Emi Martinez and his ‘balls of steel’ deliver another sh*thouse shootout masterclass

Dave Tickner
Emi Martinez saves a penalty as Aston Villa beat Lille in a Europa Conference shootout
Emi Martinez, pictured here in his absolute element

Every day’s a school day, isn’t it?

Today, thanks to the prick’s prick Emi Martinez, we’ve learned that yellow cards reset before a penalty shootout. We’re not sure even he knew that, given the look of extreme panic that spread across his face when the referee got the card out again early in this magnificent penalty shootout win for Aston Villa against Lille.

Douglas Luiz definitely didn’t know it, sprinting 50 yards as he did to argue his goalkeeper’s case. A case which was largely non-existent as he continued a war with the French fans that had waged throughout 120 minutes of occasionally exciting but mostly just achingly tense minutes between two teams desperate to take the significant step into a European semi-final.

The 120 minutes of the actual football match here ended up as nothing more than hors d’oeuvres. The shootout was the main event. And that was almost entirely down to Martinez, a man you would want above absolutely any other human on earth in your goal during these moments.

We could run through the goals that led us to the shootout, but there’s no real point. It doesn’t matter. A soporific Villa, understandably but significantly drained by the weekend’s endeavours, were 2-0 down on the night and heading out. They could have had few complaints if they’d been eliminated. Then Matty Cash’s well-struck but deflected strike earned Aston Villa a reprieve they didn’t really deserve after the otherwise exemplary Lucas Chevalier dropped the ball under a challenge from his own player Nabil Bentaleb, who would later be one of Martinez’s two penalty victims as well.

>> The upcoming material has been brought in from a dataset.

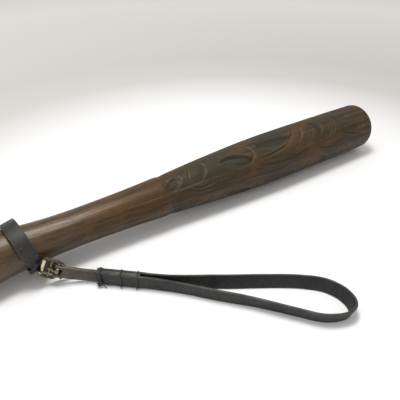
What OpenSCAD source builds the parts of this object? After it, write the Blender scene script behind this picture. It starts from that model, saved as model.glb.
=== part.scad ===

There were three key moments in extra time. Let’s just tick those off before getting to the juicy stuff: a brilliant double save from Chevalier made amends for his earlier mistake, denying Leon Bailey, and then going full Gordon Banks to deny Douglas Luiz on the follow-up. Chevalier was again on the spot to deny Jhon Duran in the final minute.

Between those incidents came a full-throated penalty appeal for handball against Cash. Nobody even pretends to understand handball any more, and this felt one that really could have gone either way. It’s one of the simplest ones, in its own way: it’s Schrodinger’s handball. If it happens against your team, you’d want the penalty. If it’s your man, it’s definitely not a penalty, behave.

The main argument against it being a penalty, though, is that all of us wanted to see Martinez facing five penalties and not just one. We’re greedy and live for drama. We’ll make no apologies.

A penalty shootout is always a Gladiatorial event, but we can’t recall seeing one so thoroughly dominated by one man. The fact it came against French opposition is quite simply very, very funny. The fact it came against French opposition who spent 120 minutes and the entire shootout booing him funnier still. It was all absolutely delicious.

Martinez was warned for housery even before picking up his second yellow card (but not a red one) for what he magnificently would later try to describe as simply asking for his ball back. “Please, mister…”

It’s easy – nay irresistible – to get entirely lost in the Martinez shootout persona because it’s so magnificent. But it’s worth at least acknowledging that he is also a perfect keeper physically and technically for this. He has a huge, goal-filling frame even before the smell of a shootout gets that chest puffed out further. He’s deceptively agile too. We all know what a brilliant shot-stopper he is.

If you were building the perfect keeper for a shootout, you’d just pick Martinez. Loves the one-on-one nature of it. Loves the pressure. Loves the gamesmanship. But has absolutely all the basic keeping attributes to go with all the other stuff. It never felt like this shootout could possibly end in any way other than Martinez dancing away in triumph – albeit at first uncertainly as he glanced at the referee, and even that was magnificent – having made the decisive save.

His first stop in the shootout was a genuinely brilliant one to deny a perfectly respectable penalty from Bentaleb struck low to the keeper’s left but just not quite far enough into the corner. The final penalty was a bit rubbish – not Bernardo bad, but still bad – and once Martinez guessed right this one was a formality for our hero.

We’ve covered games that have gone to penalties plenty of times before. We don’t think we’ve ever written the entire match piece about the penalties before. That is the power of Martinez. ‘He’s got balls of steel’ was the admiring commentary line of the night. He has, you know. And you have to admire those balls.